Hoje lembrei daquele menino, o Aylan.
Lembrei do refugiado, do órfão, da vida que não será vivida pelo descaso de um coração egoísta.
Hoje lembrei daquele grupo de crianças perto de Pirituba e da conversa que tive com uma delas:
– Tia, não esquece de orar pelo meu pai quando você orar pela sua família.
– Claro, minha flor. E o que devo pedir?
– Que ele volte pra casa, tia. Faz tempo que a gente não o vê e tá difícil pra minha mãe.
– E são só vocês duas?
– Não, tem mais quatro irmãos. Mas tia, só ora pra ele ficar bem, porque eu não sei onde ele tá. Agora me deixa pedir pra moça do bar as cadeiras pra gente começar o culto. Fica aqui, não entra não. Eu resolvo!

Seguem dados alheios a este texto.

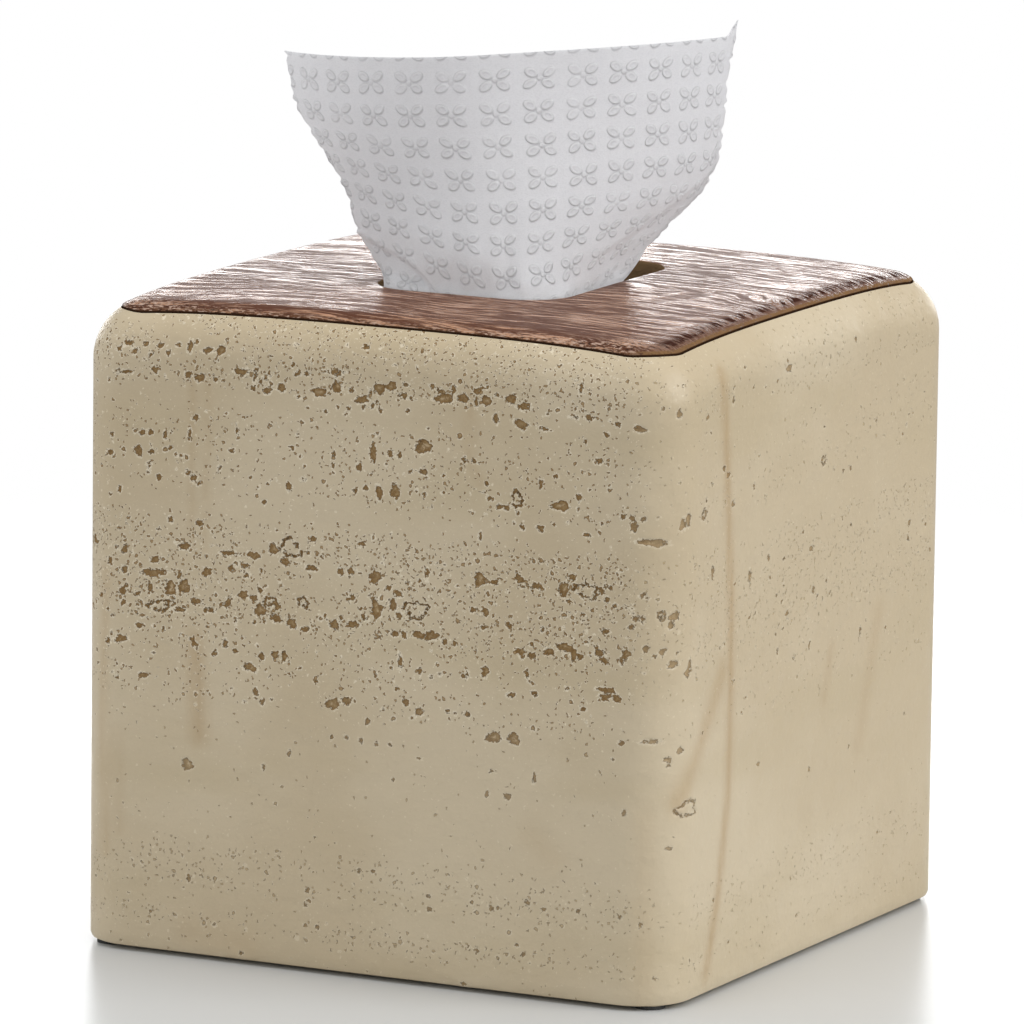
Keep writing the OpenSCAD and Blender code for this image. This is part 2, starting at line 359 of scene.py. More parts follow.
def top_height(x, y, proud):
    """Height of the crowned top and its rolled shoulder, moved out by proud."""
    reach = np.clip(shoulder_r - inset_at(x, y), 0, shoulder_r)
    return cover_h - shoulder_r + np.sqrt((shoulder_r + proud)**2 - reach**2) - crown_drop(x, y)


rim_inset = half_w - wood_w / 2 - wood_joint
rim_r = wood_r + wood_joint


def rim_inset_at(around):
    """How far in from the outline the stone ends at the wood's joint."""
    point, outward = outline_at(around)
    centre = point - corner_r * outward
    in_corner = np.abs(centre[:, 0]) > half_w - corner_r - 1e-6
    in_corner &= np.abs(centre[:, 1]) > half_w - corner_r - 1e-6
    facing = np.abs(outward)
    rim_centre = half_w - rim_inset - rim_r
    offset = half_w - corner_r - rim_centre
    half = corner_r - rim_inset
    along = facing.sum(1) * offset
    round_reach = -along + np.sqrt(np.maximum(along**2 - 2 * offset**2 + rim_r**2, 0))
    flat_reach = half / np.maximum(facing.max(1), 1e-6)
    low_side = flat_reach * facing.min(1) < -offset
    reach = np.where(low_side, flat_reach, round_reach)
    beyond = np.clip(np.abs(centre).min(1) - rim_centre, 0, rim_r)
    straight_inset = half_w - rim_centre - np.sqrt(rim_r**2 - beyond**2)
    return np.where(in_corner, corner_r - reach, straight_inset)


foot_l = foot_r * math.pi / 2
wall_l = cover_h - shoulder_r - pad_proud - foot_r
rim_angle = math.acos(1 - rim_inset / shoulder_r)
skin_l = foot_l + wall_l + shoulder_r * rim_angle


def skin_at(around, up):
    """Points and outward directions of the stone's skin, up from the foot to the wood's joint."""
    point, outward = outline_at(around)
    foot = np.clip(up / foot_l, 0, 1) * math.pi / 2
    climb = np.clip((up - foot_l) / wall_l, 0, 1)
    shoulder = np.clip((up - foot_l - wall_l) / (skin_l - foot_l - wall_l), 0, 1)
    angle = shoulder * np.arccos(1 - rim_inset_at(around) / shoulder_r)
    inset = foot_r * (1 - np.sin(foot)) + shoulder_r * (1 - np.cos(angle))
    inset = np.where(up < foot_l, foot_r * (1 - np.sin(foot)), inset)
    plan = point - inset[:, None] * outward
    drop = crown_drop(plan[:, 0], plan[:, 1])
    z_foot = pad_proud + foot_r * (1 - np.cos(foot))
    z_top = cover_h - shoulder_r * (1 - np.sin(angle)) - drop
    z = np.where(climb < 1, mix(pad_proud + foot_r, cover_h - shoulder_r - drop, climb), z_top)
    z = np.where(up < foot_l, z_foot, z)
    lean = np.where(up < foot_l, foot - math.pi / 2, angle)
    direction = np.concatenate([outward * np.cos(lean)[:, None], np.sin(lean)[:, None]], 1)
    return np.concatenate([plan, z[:, None]], 1), direction


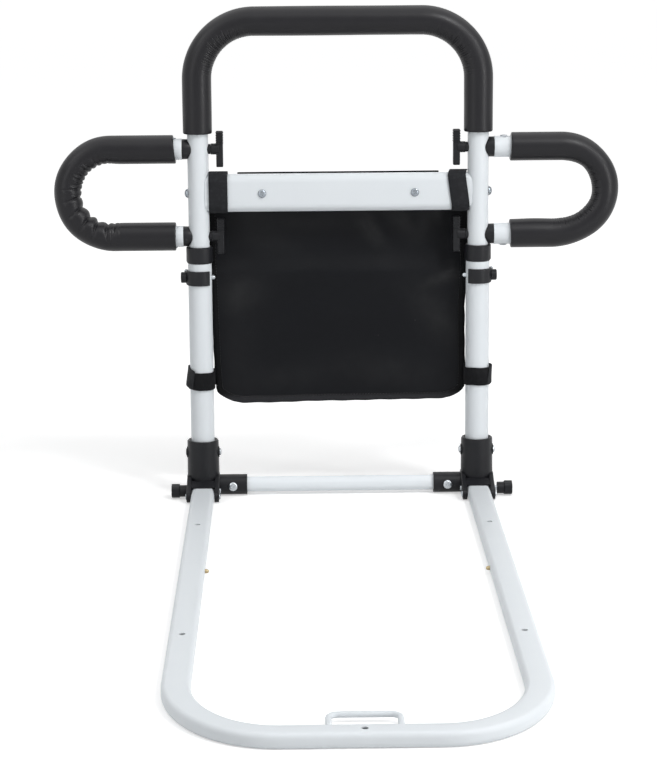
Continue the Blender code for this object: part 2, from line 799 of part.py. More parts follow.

Ela não tinha mais do que 10 anos.
Me lembrei do menino que me pediu uma latinha de refrigerante uma vez, e que dividiu a latinha com mais três dos seus.

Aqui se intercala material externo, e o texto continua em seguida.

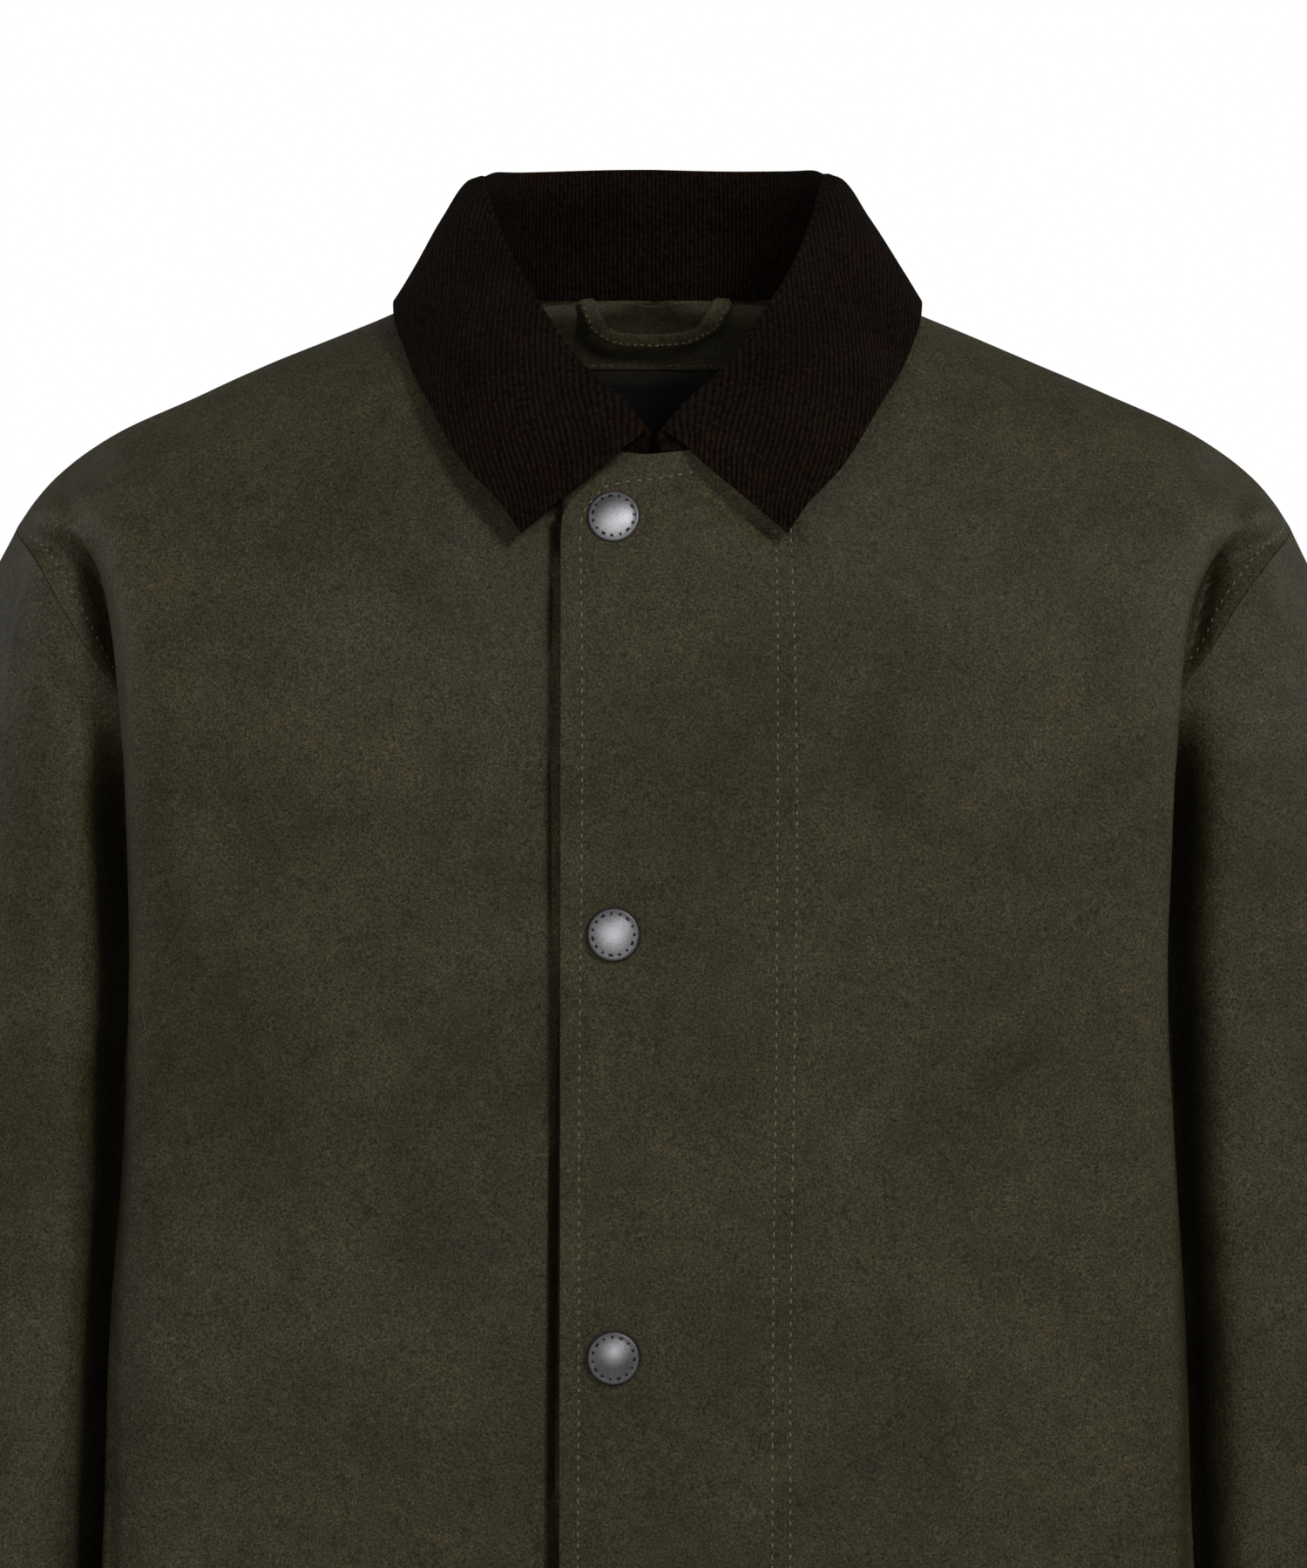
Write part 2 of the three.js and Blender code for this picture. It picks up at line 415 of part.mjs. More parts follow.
// collar: a folded wall on the neckline's own points
function collarGrid() {
  const ff = FRONT_ROWS.findIndex((r) => r.neck === 0), bf = BACK_ROWS.findIndex((r) => r.neck === 0);
  const frontNeck = (h) => h.grid[0].slice(h.places.indexOf(ff)), backNeck = backHalf.grid[0].slice(backHalf.places.indexOf(bf));
  const rows = COLLAR.map((r) => [r.fx, r.fy, r.fz, r.ox, r.oy, r.oz, r.bow, r.stand]);
  const place = COLLAR.map((r) => (r.neck !== undefined ? r.neck : 2 - r.back));
  const table = through(place, rows);
  const section = (n, s) => {
    const q = table(s), F = q.slice(0, 3), O = q.slice(3, 6);
    const a = unit(sub(n, F)), b = unit(sub(O, F)), down = unit(add(a, b)), out = unit(add(b, a, -dot(a, b)));
    const wide = unit(add(out, down, -dot(out, down)));
    const room = Math.min(1, len(sub(n, F)) / 14);
    const i1 = add(add(F, down, 4.2 * room), wide, -FOLD_R), o1 = add(add(F, down, 4.2), wide, FOLD_R);
    const face = unit(cross(sub(table(Math.min(2, s + 0.01)).slice(3, 6), table(Math.max(0, s - 0.01)).slice(3, 6)), b));
    const bow = (f) => add(add(o1, sub(O, o1), f), face, -q[6] * 4 * f * (1 - f));
    const st = (f) => add(add(n, sub(i1, n), f), face, -q[7] * 4 * f * (1 - f));
    return [n, st(0.5), i1, add(F, down, 0.9), o1, bow(0.33), bow(0.67), O];
  };
  const half = (front) => {
    const cols = [];
    const nf = frontNeck(front);
    nf.forEach((n, i) => cols.push(section(n, at9(i))));
    const nb = backNeck.slice().reverse();
    nb.slice(1).forEach((n, i) => cols.push(section(n, 2 - atB(nb.length - 2 - i))));
    return cols;
  };
  const at9 = (i) => rowPlace(FRONT_ROWS, ff, i), atB = (i) => rowPlace(BACK_ROWS, bf, i);
  const cols = [...half(leftHalf), ...mirrored(half(rightHalf)).reverse().slice(1)];
  return cols.map((c) => { const t = thread(c), o = []; for (let k = 0; k < c.length - 1; k++) o.push(t(k)); o.push(t(c.length - 1)); return o; });
}
function rowPlace(rows, first, i) {
  const v = first + i / STEPS_V, r = Math.min(rows.length - 2, Math.floor(v));
  return mix(rows[r].neck, rows[r + 1].neck, v - r);
}
cloth('collar', surface().grid(collarGrid()), CORD, BROWN, { moved: false });

// inside the back neck: facing, yoke lining and label, each lying on the one behind it
function inside(x, z, gap) {
  const e = 0.5, p = (a, b) => [a, backY(a, b), b];
  const n = unit(cross(sub(p(x, z + e), p(x, z - e)), sub(p(x + e, z), p(x - e, z))));
  return add(p(x, z), n, -gap);
}
function patch(xs, zAt, gap) {
  return xs.map((x) => { const [a, b, n] = zAt(x), c = []; for (let i = 0; i <= n; i++) c.push(inside(x, mix(a, b, i / n), gap)); return c; });
}
const span = (a, b, n) => Array.from({ length: n + 1 }, (_, i) => mix(a, b, i / n));
const GAP1 = CLOTH / 2 + 0.9 + LIGHT / 2, GAP2 = GAP1 + LIGHT + 0.4;
cloth('neck_facing', surface().grid(patch(span(-66, 66, 8), (x) => [-1.6 - 3 * Math.pow(Math.abs(x) / 66, 6), -26, 2], GAP1), true), LIGHT, OLIVE_IN, { moved: false });
cloth('back_lining', surface().grid(patch(span(-96, 96, 8), (x) => [-26.4 - 3 * Math.pow(Math.abs(x) / 96, 2), -125, 6], GAP1), true), LIGHT, BLACK, { moved: false });
cloth('label', surface().grid(patch(span(-21, 17, 3), () => [-31.5, -62, 2], GAP2), true), 0.8, BLACK, { moved: false });

// hanger loop: a flat band hung from the neck seam in a shallow U
const LOOP = [
  { x: -28.2, z: -1.6 }, { x: -24.4, z: -6.4 }, { x: -18.2, z: -10.6 }, { x: -9, z: -12.1 }, { x: 3, z: -12.2 },
  { x: 14.5, z: -11 }, { x: 24.2, z: -6 }, { x: 29.6, z: -1.6 },
];
const LOOP_W = 5.4;
{
  const t = thread(LOOP.map((r) => [r.x, 0, r.z])), g = [];
  for (let k = 0; k <= (LOOP.length - 1) * 2; k++) {
    const c = t(k / 2), a = t(Math.max(0, k / 2 - 0.1)), b = t(Math.min(LOOP.length - 1, k / 2 + 0.1));
    const d = unit(sub(b, a)), side = [-d[2], 0, d[0]], arch = Math.sin((Math.PI * k) / ((LOOP.length - 1) * 2));
    g.push([-0.5, 0.5].map((s) => {
      const q = add(c, side, s * LOOP_W), z = Math.min(q[2], -1.3);
      return inside(q[0], z, GAP2 + 0.6 + 2.2 * arch);
    }));
  }
  cloth('hanger_loop', surface().grid(g, false), 1.8, OLIVE_IN, { moved: false });
}

// ---------------------------------------------------------------- solids
function solid(verts, tris) {
  return new wasm.Manifold(new wasm.Mesh({ numProp: 3, vertProperties: new Float32Array(verts.flat()), triVerts: new Uint32Array(tris.flat()) }));
}
function geometry(verts, tris) {
  const g = new THREE.BufferGeometry();
  g.setAttribute('position', new THREE.Float32BufferAttribute(verts.flat(), 3));
  g.setIndex(tris.flat());
  g.computeVertexNormals();
  return g;
}
const jacket = new THREE.Group();
function place(name, geom, look) {
  const mesh = new THREE.Mesh(geom, new THREE.MeshStandardMaterial(look));
  mesh.name = name;
  jacket.add(mesh);
  return mesh;
}

// Press snaps: the cap's shank runs through the left front to its socket; the stud stands on the right front.
const pieces = thicken();
// the outer face of a front under a point, evened over a snap's width
function onCloth(name, x, z) {
  const w = pieces.find((q) => q.name === name);
  const at = (a, b) => {
    let best = Infinity;
    for (let k = 0; k < w.faces; k += 2) {
      const [A, B, C] = w.tris[k].map((i) => w.verts[i]);
      const d = (B[0] - A[0]) * (C[2] - A[2]) - (C[0] - A[0]) * (B[2] - A[2]);
      const u = ((a - A[0]) * (C[2] - A[2]) - (C[0] - A[0]) * (b - A[2])) / d, v = ((B[0] - A[0]) * (b - A[2]) - (a - A[0]) * (B[2] - A[2])) / d;
      if (u >= -1e-6 && v >= -1e-6 && u + v <= 1 + 1e-6) best = Math.min(best, A[1] + u * (B[1] - A[1]) + v * (C[1] - A[1]));
    }
    return best;
  };
  const r = 5, e = at(x + r, z), f = at(x - r, z), g = at(x, z + r), h = at(x, z - r);
  return { p: [x, (e + f + g + h + 2 * at(x, z)) / 6, z], n: unit([(e - f) / (2 * r), -1, (g - h) / (2 * r)]) };
}
const lathe = (profile, sides) => new THREE.LatheGeometry(profile.map(([r, h]) => new THREE.Vector2(r, h)), sides);
const holes = SNAP.levels.map((z) => onCloth('front_left', SNAP.x, z));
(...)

Me lembrei da vida dilacerada, arrebentada, minimizada a pó.
Sem dignidade, sem dó.
Cheia de orfandade, de nó.
Hoje eu me olhei no espelho e vi olhos de melancolia.
Vi um rosto cheio de hipocrisia.
Se a minha espiritualidade não serve para mudar a vida do outro, então ela não serve para nada.
Se não serve para servir, não me serve no corpo também.
Se não serve ao meu irmão que é diferente de mim, pensa diferente de mim e vive diferente de mim, então também não serve para mim.
Não dá mais para viver assim, como se só a minha vida existisse.
Se Cristo vive em mim, uma boa notícia deve chegar: essa notícia é o pão na mesa, a roupa no corpo, a educação digna, a família reunida na sala. É a criança parando de morrer no tiro e sendo perdida para o tráfico e para a prostituição.
Se Cristo vive em mim, esse mundo há de entender que existe uma salvação.
Hoje me lembrei daquele menino, o Aylan.
E sua imagem ficou gravada dentro do meu coração.